I shuffled slowly across the cold floor in my bare feet as if walking to the guillotine, very self-consciously tugging the blanket tight around me. I asked myself, “What’s the worst that could happen?” and then answered my own question, “The worst? Easy. The doctor or nurse could laugh at me.” Nothing, I was sure, would make my soul curl up and die quite like my gynecologist laughing at me.
Captain Barnacles of The Octonauts said, “You can’t be brave if you’re not scared.” Carrie Fisher said, “Stay scared, but do it anyway.” So I, in a tiny voice, said, “Um, how do I get up there?”
Because I’ve never before gone to the gynecologist and wondered, Am I athletic enough for this?
It turned out there was a button to lower the “chair,” like on hospital beds or at the dentist. I don’t know if the nurse ran into the exam room after hearing my exchange at the front desk and said to the doctor, “We’ve got an American! Let’s stress her out!” before setting it up that way.
But the nurse laughed, and then the doctor joined in. And it would have been mortifying except for one thing: I laughed first. And I’ve never laughed, especially that hard, at the gynecologist.
P.S. It’s Breast Cancer Awareness Month for one more day, so consider this your friendly reminder to get a mammogram if it’s time! It probably won’t go worse than my trip to the gynecologist, and if somehow it does, at least you’re in good company!
No, actually. Not going to go into it here, but the few people I’ve told the story to were appropriately shocked.
“Because I’ve never before gone to the gynecologist and wondered, Am I athletic enough for this?” 😆 This all sounds so awkward, Joy, but you handled it like a champ!
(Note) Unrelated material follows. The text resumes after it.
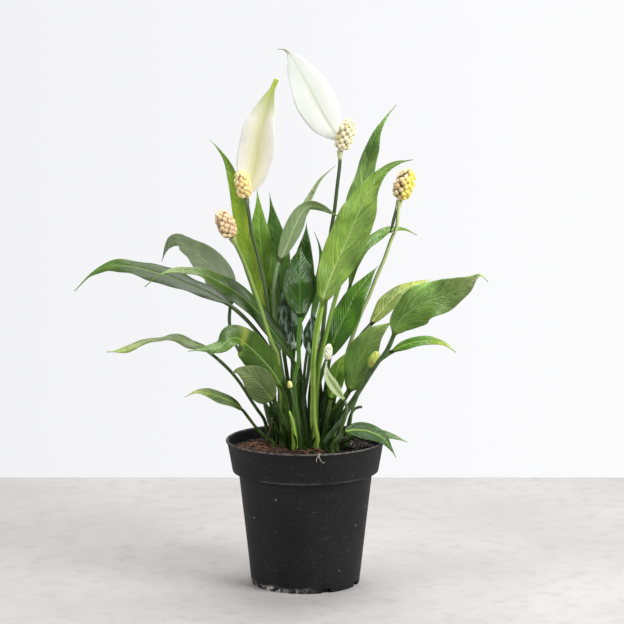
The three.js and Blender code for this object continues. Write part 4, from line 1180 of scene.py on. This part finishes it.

They have the same "chair" (come on, it's not a chair) in Spain and I almost fell off of it when I slid down and missed the stool for my feet at the end of my exam (so, still pantsless). But they didn't laugh at me because Spanish people in authority have no sense of humor, they reprimanded me for not being careful on my dismount! Europeans have no shame. It is one of my favorite things about them, honestly. But they love to make people feel ashamed. We haven't been to the dentist in ages and I keep putting it off more because I don't want to be shamed.